Cuando inicié mi vida escolar lo que más me agradaba era observar a mi maestra explicarnos a realizar collares con popotes y papeles de colores, además me gustaba el olor de las crayolas y en general el aspecto del salón de clases; fue entonces, cuando me imaginé trabajar en algún lugar así.
Cuando “valientemente” has decidido ser docente, sabes que enfrentarás una infinidad de obstáculos, porque no trabajas con máquinas como el ingeniero o con papeles como un contador, el trato diario y directo será con jóvenes de entre 12 y 15 años, en el caso de secundaria, centro educativo en el que aconteció la historia que a continuación describo:
Recién egresada de la Escuela Normal Superior de México, llevaba en mi pequeña mochila de snoopy -aún lo recuerdo- algunos libros, un borrador y marcadores, pero además ilusiones, expectativas, incertidumbre y felicidad de haber conseguido una plaza de 19 hrs. en la escuela secundaria.
El primer año fue complicado, me di cuenta que no podía ganarme el respeto de los y las adolescentes, empleando amenazas, castigos o gritos, mi tamaño miniatura, complexión delgada y voz suave no me lo permitirían, así que recurrí a mostrarles -el otro lado- un trabajo arduo y de compromiso, no solo con su aprendizaje, también con su desarrollo personal.
En el año 2015 me eligieron para ser tutora del grupo 3.D, lo que implicaba un reto mayor, pues históricamente en esa escuela ese grupo estaba formado por repetidores, estudiantes “no aceptados” en otras instituciones, y los que fueron cambiados de grupo por ocasionar conductas disruptivas de manera continua. Sentía temor… ya que en juntas de consejo técnico se les mencionaba continuamente por las indisciplinas y malos ratos que hacían pasar al equipo docente.
La primera vez que entre al salón de clases me miraban de manera inquisidora -incluso- mencionó una voz femenina... ¿usted será nuestra tutora? A lo que respondí… sí, pues va a llorar, nadie nos quiere, contestó en tono de burla… Sentí un profundo nudo en el estómago, ojalá hubiesen sido las clásicas mariposas, pero no, era pánico de no saber que hacer y de sentir que estaba acabada -sin antes- haber comenzado.
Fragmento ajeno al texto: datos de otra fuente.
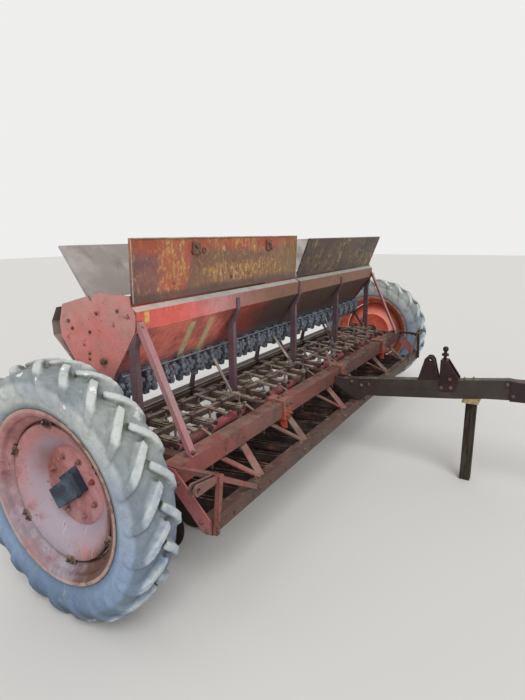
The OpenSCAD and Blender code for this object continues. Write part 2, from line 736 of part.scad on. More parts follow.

Poco a poco fui acercándome, sigilosa y suavemente, en cada sesión intentaba trabajar la cohesión grupal, sus emociones y que sintieran tomados en cuenta y valorados. Algunas de las actividades que desarrollamos fueron:
- El tiburón (cohesión de grupo).
- La escoba (bailar en parejas).
- El día más importante (Celebrar el cumpleaños de los y las estudiantes).
- La carambola (Cambiar de lugar constantemente).
- Lucy se… (Representaciones teatrales de estudios de caso, donde un alumno y alumna son los padres de familia y yo -tutora del grupo- su hija).
- Seguimiento académico (Mejorar sus evaluaciones finales).
No fue un camino sencillo… Hubo regaños, llamadas de atención por parte de las autoridades y también peleas en el grupo, pues no estaban habituados a esa nueva dinámica. Finalmente, el 8 de julio de ese mismo año llegó la tan ansiada clausura escolar, todos y todas con su uniforme, muy bien arreglados y los padres y madres de familia con una sonrisa enorme que iluminaba su rostro.
Cada uno de los grupos fue desfilando para recoger sus papeles, cuando llegó el turno de 3.D, al final gritaron una fuerte porra para su grupo, “pistola, cañón escopeta, pistola, cañón, escopeta a 3.D se le respeta” pero no solo eso, uno de los estudiantes que medía aproximadamente 1.70 m y robusto, me tomó entre sus brazos y me puso sobre su hombro, ¡sí, sobre su hombro! y me llevó a dar la vuelta por todo el patio, como si fuera la vuelta olímpica del campeón de futbol, con el resto del grupo detrás nuestro y la maestra que dirigía la ceremonia gritando… ¡Bajen a la maestra! ¡Van a tirar a la maestra!
Yo sentía que me tiraba, le gritaba, “bájame, me vas a tirar” y él solo se limitó a decir con un tono de voz grave… “no la tiro maestra, sólo agárrese fuerte”. Ese fue un momento sumamente memorable, no solo por el significado -para el grupo y para mí- sino porque para las autoridades representaba una falta de respeto; sin embargo, para mí era la muestra de un cambio significativo de la relación docente-alumno, que hasta el momento se había tornado hostil con ese grupo.
Hasta este momento puedo afirmar, ser docente implica paciencia, fuerza de voluntad, actitud positiva, creatividad y un enorme amor a la profesión, sin olvidar una pizca de sonrisas para contagiar a los estudiantes día con día.